The Norwegian-flagged Hoegh Esperanza ship ran aground en route to Escobar in the shallow waters of the River Plate and needed to be towed out of its predicament so that navigation could resume.
The incident brought back recent memories of the Ever Given crisis at the Suez Canal.
The gas carrier was stranded in the Punta Indio canal, in the Codillo area from Thursday night until late Friday, when river operations were normalized.
The Hoegh Esperanza, almost 300 meters long and 46 meters wide could pose a risk to river traffic, in addition to its highly flammable cargo of methane gas.
Argentina's Prefectura Naval (Coast Guard) halted all traffic in the area, except for smaller boats.
“The key point is that it involves a dangerous cargo such as gas. This forced the Prefecture to take many precautions. The ship had a machine problem and to that was added that the river is at a very low level,” navigation authorities told Infobae.

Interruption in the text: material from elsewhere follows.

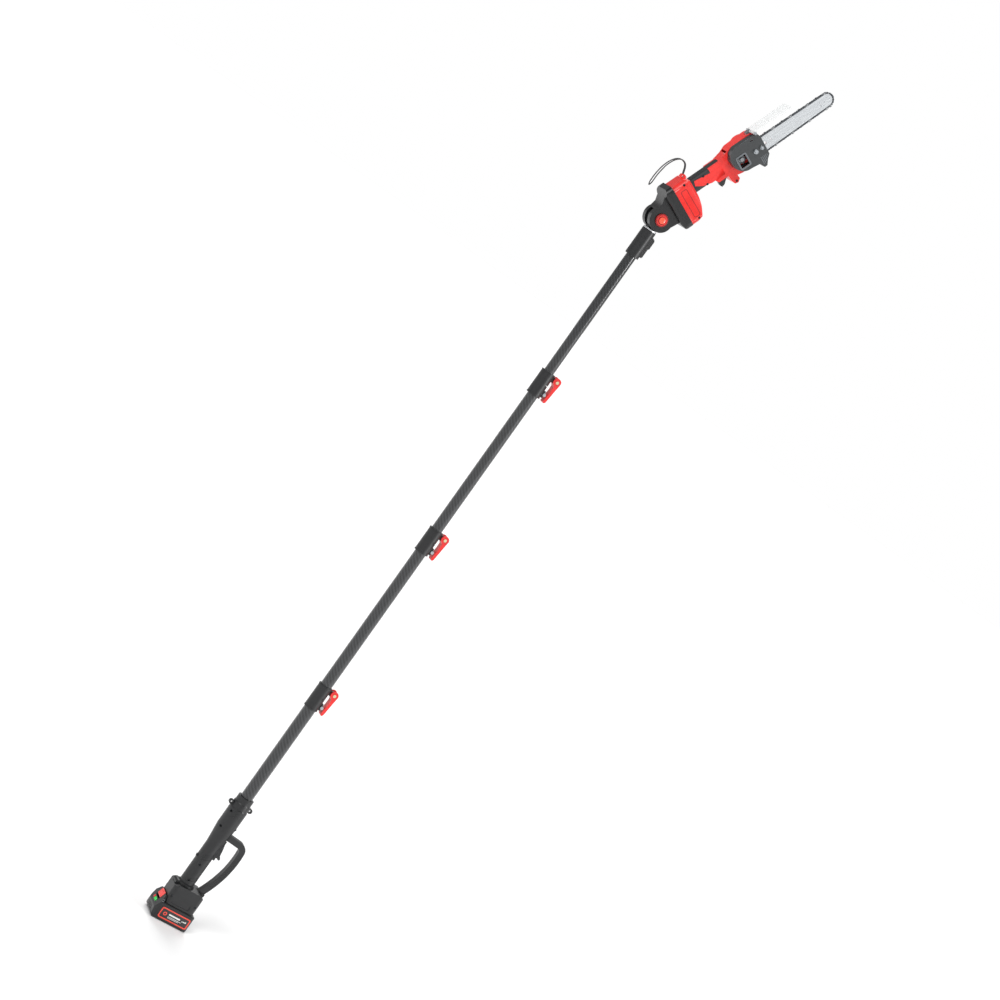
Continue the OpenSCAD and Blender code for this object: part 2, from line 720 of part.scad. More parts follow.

The Norwegian ship was released with the help of several tugboats shortly before 8pm Friday but was escorted on her way to Escobar as a precaution, after checking the incident had caused no structural damage to the hull.
The Hoegh Esperanza ran aground inside the Punta Indio canal at kilometer 145 of the River Plate. Punta Indio is an artificial canal, dredged in the river bed. It has a length of about 120 km and is born south of the city of Montevideo, near the point called Pontón Recalada, a stationary lighthouse and embarkation point for the baqueanos (pilots) who lead the boats across the river towards the ports of La Plata, Buenos Aires, or those located on the banks of the Paraná and Uruguay rivers.
A PN statement confirmed a tanker “294 meters in length (long), from Brazil that was heading to the port of Escobar” was stranded 32 kilometers from the Punta Indio lighthouse 90 kms from Puerto de La Plata, “for reasons that are still being investigated.”